I’ve worked very hard to avoid any mention or analogy to politics and the presidential race on this blog.  The emotional charge of politics makes it difficult for my real message focused on profitable growth to come through.  However, David Brooks (New York Times columnist) has written such a good piece on The Education of McCain that I couldn’t avoid it.

Brooks talks about how McCain has been "forced" to fight a more traditional (and negative) campaign than he and his advisors wanted.  Brooks quotes McCain’s advisors as saying, “[We] didn’t choose the circumstances of this race. [Our] job is to cope with them.”

While McCain’s advisors are making the traditional, safe choice, I still think it’s the wrong one if McCain wants to win - let alone govern.  McCain’s advisors claim that the only way that they can get news attention is to attack Obama.  While that is certainly true at this point, it’s also so against type that long-time McCain supporters have wondered what is happening to their candidate.  McCain is becoming the very politician he (and his supporters) used to mock.

McCain has succeed by going against the traditional political-type.  His premature defeat has been called several times (in 2000, they said he would never be able to run for President again, and in this election cycle, his candidacy was declared DOA in the primary season).  McCain has always stuck to his approach and won in the end (even though he “lost” the 2000 election, his influence increased).

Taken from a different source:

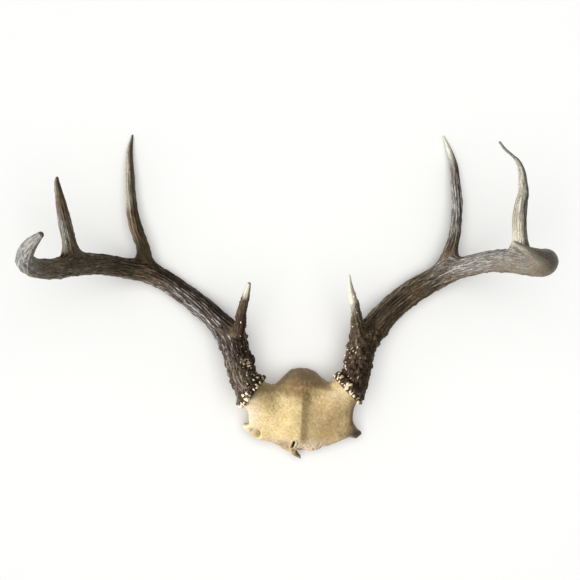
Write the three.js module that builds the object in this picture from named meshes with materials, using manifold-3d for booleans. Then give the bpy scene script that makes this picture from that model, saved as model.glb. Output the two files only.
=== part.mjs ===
// White-tailed deer rack: two four-point antlers on their sawn skull plate, lying on its back.
//
// Millimetres, +Z up. The sawn face of the plate is flat on Z = 0. The origin is the middle of the
// bridge of bone between the two hollows of that face. +X is the animal's left-hand side as the
// forehead faces the viewer, so "left" and "right" below are the viewer's. +Y runs from the nasal
// edge over the crown to the tine tips. The rack rests on the sawn face, on the backs of the two
// beams and on the tips of the two second tines.

import * as THREE from "three";
import { mergeVertices } from "three/addons/utils/BufferGeometryUtils.js";
import Module from "manifold-3d";

const wasm = await Module();
wasm.setup();

// ---------- driving dimensions ----------

const GAP = 0.3; // clearance between neighbouring pieces
const FLOOR_CLEARANCE = 0.2; // how far the resting backs of the beams stay above Z = 0

const BEAM_SIDES = 14;
const BEAM_STEPS = 46;
const TINE_SIDES = 10;
const TINE_STEPS = 15;
const BALL_SEGMENTS = 30;

const BURR_DIAMETER = 38;
const BURR_THICKNESS = 8;
const BURR_EDGE_ROUNDING = 3.5;
const BURR_SEGMENTS = 24;

const PEDICLE_DIAMETER = 32;
const PEDICLE_ROOT_DEPTH = 24; // how far the pedicle runs back inside the plate

// Each station is [x, y, z, diameter] on the centreline, from the root to the tip.
const LEFT_ANTLER = {
  burr: { centre: [-50, 37, 37], axis: [-0.78, 0.62, 0] },
  beam: [
    [-49, 36, 37, 32],
    [-54, 51, 36, 29],
    [-62, 70, 32, 26],
    [-70, 89, 25, 26],
    [-88, 108, 17, 23],
    [-114, 129, 10.5, 20],
    [-146, 149, 11, 20.5],
    [-173, 156, 27, 20],
    [-194, 159, 53, 20],
    [-210, 157, 87, 19.5],
    [-220, 153, 121, 18],
    [-226, 153, 153, 17],
    [-225, 157, 183, 15],
    [-220, 162, 208, 13],
    [-208, 169, 235, 10],
    [-194, 175, 259, 6],
  ],
  brow_tine: [
    [-66, 87, 27, 15],
    [-59, 100, 47, 11],
    [-57, 114, 62, 9.4],
    [-53, 127, 74, 7.2],
    [-51, 134, 81, 5.4],
    [-49, 140, 87, 2.8],
  ],
  second_tine: [
    [-153, 156, 15, 17],
    [-158, 180, 18, 13],
    [-164, 196, 17, 12.6],
    [-168, 212, 15, 11.4],
    [-170, 231, 13, 10.3],
    [-171, 252, 10.5, 9],
    [-172, 271, 7, 6.8],
    [-170, 290, 1.5, 2.2],
  ],
  third_tine: [
    [-210, 159, 93, 16],
    [-212, 180, 97, 13.4],
    [-214, 190, 97, 12.3],
    [-217.6, 206.4, 96, 10.8],
    [-221.2, 222.5, 94, 7.8],
    [-223.6, 233, 92, 5],
    [-223.6, 236.5, 91.5, 3],
  ],
};

const RIGHT_ANTLER = {
  burr: { centre: [47, 38, 37], axis: [0.76, 0.65, 0] },
  beam: [
    [46, 37, 37, 32],
    [51, 53, 36, 28],
    [56, 69, 32, 26],
    [63, 86, 26, 26.5],
    [84, 111, 18, 25],
    [105, 129, 12.5, 24],
    [133, 146, 14, 23],
    [151, 155, 23, 21.5],
    [163, 158, 39, 20],
    [174, 161, 65, 20],
    [184, 162, 93, 21],
    [192, 159, 127, 22.5],
    [197, 157, 157, 23],
    [197, 157.5, 178, 20],
    [192.5, 160, 194, 15.5],
    [184, 162.5, 205, 10.6],
    [174, 165.5, 212, 7.4],
    [163, 171, 216, 4],
  ],
  brow_tine: [
    [59, 88, 27, 15],
    [54, 108, 48, 11],
    [51, 119, 58, 8.8],
    [47, 129, 68, 6.8],
    [44, 140, 78, 4.4],
    [43, 148, 85, 2],
  ],
  second_tine: [
    [142, 154, 19, 17],
    [148, 177, 21, 12.8],
    [151, 189, 20, 11.4],
    [153, 203, 18, 10.8],
    [154, 216, 16, 11],
    [154, 230, 14, 10.2],
    [153, 244, 12, 9.2],
    [152, 259, 9, 7.8],
    [149, 272, 6, 5.8],
    [143, 289, 1.5, 2],
  ],
  third_tine: [
    [191, 162, 119, 16],
    [191, 182, 119, 13.2],
    [191, 194, 117, 12.8],
    [192, 203, 115, 12.2],
    [194, 213, 113, 11],
    [196, 221, 111, 9.4],
    [196, 231, 110, 8.2],
    [195, 241, 109, 6.6],
    [192, 249, 108, 4],
    [186, 255, 109, 3],
    [180, 260, 110, 2.6],
    [175, 266, 111, 2.4],
  ],
};

// The plate's outline seen from above, clockwise from the left waist.
const PLATE_OUTLINE = [
  [-50, 13],
  [-49, 25],
  [-38, 42],
  [-26, 45],
  [-20, 47],
  [-8, 56],
  [7, 56],
  [14, 52],
  [24, 46],
  [33, 44],
  [49, 27],
  [50.5, 13],
  [54, 2],
  [61, -4],
  [58.5, -10],
  [54, -13],
  [44, -12.5],
  [34, -15],
  [19.5, -20],
  [9, -24.5],
  [0, -23],
  [-11.5, -25],
  [-21, -21.5],
  [-37, -14],
  [-49, -9.5],
  [-59, -0.5],
  [-59, 4],
  [-51, 4.5],
];
const PLATE_HEIGHT = 50;

const BLOCK = 80; // edge of the blocks that trim a piece
const REACH = 1000; // wider than the whole rack

const FOREHEAD = { centre: [0, 24, -10], radii: [78, 62, 57] };
const CROWN = { centre: [0, 22, 0], radii: [33, 33.5, 45] };
const BRAIN_HOLLOW = { centre: [0, 27, 0], radii: [27, 24, 33] };
const NASAL_HOLLOW = { centre: [0, -11, 0], radii: [17, 7, 11] };
const ORBITS = [
  { centre: [-52, -7, -3], radii: [25, 22, 17] },
  { centre: [53, -10, -3], radii: [25, 22, 17] },
];
const TEMPLES = [
  { centre: [-58, 30, -6], radii: [21, 24, 24] },
  { centre: [58, 30, -6], radii: [21, 24, 24] },
];

// A thin curl of broken nasal bone hanging from the middle of the front edge.
const SPLINTER = [
  [-9, -20, 13, 5],
  [-8, -26, 12.5, 4],
  [-5, -30, 12, 3.2],
  [-2, -35, 11, 1.4],
];
const SPLINTER_STEPS = 6;
const SPLINTER_SIDES = 8;

const ANTLER_COLOUR = 0x4a382b;
const TINE_COLOUR = 0x6a5a48;
const BONE_COLOUR = 0xcdb98a;

// ---------- solids and geometries ----------

function toSolid(geometry) {
  const bare = geometry.index ? geometry.toNonIndexed() : geometry.clone();
  bare.deleteAttribute("normal");
  bare.deleteAttribute("uv");
  const merged = mergeVertices(bare, 1e-4);
  return new wasm.Manifold(
    new wasm.Mesh({
      numProp: 3,
      vertProperties: merged.attributes.position.array,
      triVerts: new Uint32Array(merged.index.array),
    }),
  );
}

function toGeometry(solid) {
  const mesh = solid.getMesh();
  const geometry = new THREE.BufferGeometry();
  geometry.setAttribute("position", new THREE.BufferAttribute(mesh.vertProperties, 3));
  geometry.setIndex(new THREE.BufferAttribute(mesh.triVerts, 1));
  geometry.computeVertexNormals();
  return geometry;
}

// A closed cylinder bent along the smooth curve through the stations, with their diameters.
// grow is added to the radius everywhere.
function taperedTube(stations, sides, steps, grow = 0) {
  const points = stations.map(([x, y, z]) => new THREE.Vector3(x, y, z));
  const curve = new THREE.CatmullRomCurve3(points, false, "centripetal");
  const frames = curve.computeFrenetFrames(steps, false);
  const rings = Array.from({ length: steps + 1 }, (_, i) => {
    const along = curve.getUtoTmapping(i / steps) * (stations.length - 1);
    const from = Math.min(Math.floor(along), stations.length - 2);
    const diameter = THREE.MathUtils.lerp(stations[from][3], stations[from + 1][3], along - from);
    return { centre: curve.getPointAt(i / steps), radius: diameter / 2 + grow };
  });
  const tube = new THREE.CylinderGeometry(1, 1, 1, sides, steps);
  const position = tube.attributes.position;
  const vertex = new THREE.Vector3();
  for (let i = 0; i < position.count; i++) {
    vertex.fromBufferAttribute(position, i);
    const ring = Math.round((vertex.y + 0.5) * steps);
    const { centre, radius } = rings[ring];
    const across = frames.binormals[ring].clone().multiplyScalar(vertex.x * radius);
    const up = frames.normals[ring].clone().multiplyScalar(vertex.z * radius);
    position.setXYZ(i, ...across.add(up).add(centre).toArray());
  }
  return toSolid(tube);
}

function ellipsoid({ centre, radii }) {
  const ball = new THREE.SphereGeometry(1, BALL_SEGMENTS, BALL_SEGMENTS / 2);
  ball.scale(...radii).translate(...centre);
  return toSolid(ball);
}

// A rounded disc, square to its axis and centred on the burr.
function burrDisc({ centre, axis }, grow = 0) {
  const radius = BURR_DIAMETER / 2 + grow;
  const half = BURR_THICKNESS / 2 + grow;
  const shoulder = radius - BURR_EDGE_ROUNDING;
  const edge = half - BURR_EDGE_ROUNDING / 2;
  const profile = [
    [0, -half],
    [shoulder, -half],
    [radius, -edge],
    [radius, edge],
    [shoulder, half],
    [0, half],
  ].map(([r, h]) => new THREE.Vector2(r, h));
  const disc = new THREE.LatheGeometry(profile, BURR_SEGMENTS);
  disc.applyQuaternion(burrTurn(axis)).translate(...centre);
  return toSolid(disc);
}

// The turn that takes +Y to a burr's axis.
function burrTurn(axis) {
  const up = new THREE.Vector3(0, 1, 0);
  return new THREE.Quaternion().setFromUnitVectors(up, new THREE.Vector3(...axis).normalize());
}

// A block that fills the space behind the burr's back face.
function behindBurr({ centre, axis }, grow = 0) {
  const block = new THREE.BoxGeometry(BLOCK, BLOCK, BLOCK);
  block.translate(0, -BLOCK / 2 - BURR_THICKNESS / 2 - grow, 0);
  block.applyQuaternion(burrTurn(axis)).translate(...centre);
  return toSolid(block);
}

// A block that fills the space below a height.
function below(height) {
  const block = new THREE.BoxGeometry(REACH, REACH, BLOCK);
  block.translate(0, 0, height - BLOCK / 2);
  return toSolid(block);
}

// ---------- the pieces ----------

function mainBeam({ burr, beam }, grow = 0) {
  const stem = taperedTube(beam, BEAM_SIDES, BEAM_STEPS, grow).subtract(behindBurr(burr, grow));
  return stem.add(burrDisc(burr, grow)).subtract(below(FLOOR_CLEARANCE - grow));
}

function tine(antler, name) {
  const whole = taperedTube(antler[name], TINE_SIDES, TINE_STEPS);
  return whole.subtract(mainBeam(antler, GAP)).subtract(below(FLOOR_CLEARANCE));
}

function pedicle({ burr }) {
  const end = new THREE.Vector3(...burr.centre);
  const back = new THREE.Vector3(...burr.axis).normalize().multiplyScalar(-PEDICLE_ROOT_DEPTH);
  const root = end.clone().add(back);
  const stations = [root, end].map((p) => [...p.toArray(), PEDICLE_DIAMETER]);
  return taperedTube(stations, BEAM_SIDES, 1);
}

function platePrism() {
  const outline = new THREE.Shape(PLATE_OUTLINE.map(([x, y]) => new THREE.Vector2(x, y)));
  return toSolid(new THREE.ExtrudeGeometry(outline, { depth: PLATE_HEIGHT, bevelEnabled: false }));
}

function skullPlate() {
  const roof = platePrism().intersect(ellipsoid(FOREHEAD));
  const hollows = [BRAIN_HOLLOW, NASAL_HOLLOW, ...ORBITS, ...TEMPLES].map(ellipsoid);
  let plate = roof.add(ellipsoid(CROWN));
  for (const hollow of hollows) plate = plate.subtract(hollow);
  for (const antler of [LEFT_ANTLER, RIGHT_ANTLER]) plate = plate.add(pedicle(antler));
  plate = plate.subtract(ellipsoid(BRAIN_HOLLOW));
  for (const antler of [LEFT_ANTLER, RIGHT_ANTLER]) plate = plate.subtract(mainBeam(antler, GAP));
  plate = plate.add(taperedTube(SPLINTER, SPLINTER_SIDES, SPLINTER_STEPS));
  return plate.subtract(below(0));
}

// ---------- the rack ----------

function piece(name, solid, colour, roughness) {
  const material = new THREE.MeshStandardMaterial({ color: colour, roughness, metalness: 0 });
  const mesh = new THREE.Mesh(toGeometry(solid), material);
  mesh.name = name;
  return mesh;
}

function antlerGroup(side, antler) {
  const group = new THREE.Group();
  group.add(piece(`${side}_main_beam`, mainBeam(antler), ANTLER_COLOUR, 0.6));
  for (const name of ["brow_tine", "second_tine", "third_tine"])
    group.add(piece(`${side}_${name}`, tine(antler, name), TINE_COLOUR, 0.5));
  return group;
}

const rack = new THREE.Group();
rack.add(piece("skull_plate", skullPlate(), BONE_COLOUR, 0.7));
rack.add(antlerGroup("left", LEFT_ANTLER));
rack.add(antlerGroup("right", RIGHT_ANTLER));

export default rack;
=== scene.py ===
"""White-tailed deer rack: two four-point antlers on their sawn skull plate, laid on a pale table.

Each antler is one mesh: tubes along its beam and tines are joined, settled onto one smooth shape
with filleted forks, and then carved with growth grooves, pearls and burr knobs. The skull plate is
one mesh on a smooth shape too, cut from an outline, a forehead and hollows, and carved with pits
and a broken edge. Vertex attributes tell the materials where the grooves, pearls, polished tips,
bleached stretches and stains are, and where they paint highlight on an antler's lit side and shade
on the plate's right side, under its nasal lip and in its slit. Shapes are worked out in
millimetres, and meshes are in metres.
"""

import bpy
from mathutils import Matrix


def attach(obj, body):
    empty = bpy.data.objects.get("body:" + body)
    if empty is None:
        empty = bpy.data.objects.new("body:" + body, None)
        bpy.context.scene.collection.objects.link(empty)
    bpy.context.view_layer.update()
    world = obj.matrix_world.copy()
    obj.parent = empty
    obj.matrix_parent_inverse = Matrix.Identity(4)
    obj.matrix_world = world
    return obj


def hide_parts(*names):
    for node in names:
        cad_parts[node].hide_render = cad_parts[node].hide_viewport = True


bl_info = {
    "name": "Deer Antler Rack",
    "version": (1, 0, 0),
    "blender": (4, 5, 0),
    "location": "3D View > Sidebar > Rack",
    "description": "Builds a deer's pearled antlers on their sawn skull plate, with a pale stage",
    "category": "Add Mesh",
}

import itertools
from types import SimpleNamespace

import bpy
import numpy as np
from bpy.props import FloatProperty, FloatVectorProperty, IntProperty, PointerProperty
from bpy.types import Operator, Panel, PropertyGroup
from mathutils import Vector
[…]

Now, he’s going against his brand.  Now, he’s playing traditional politics.  Now, he’s lost he core difference.  I get that playing his non-traditional game was a long shot (legitimately, his entire candidacy was a long shot and few thought he’d get this far) – however, playing this new game (one that I don’t think he’s particularly good at) puts him in a far more precarious position.  I’d rather that he stuck to his guns, and tried to pull another one out.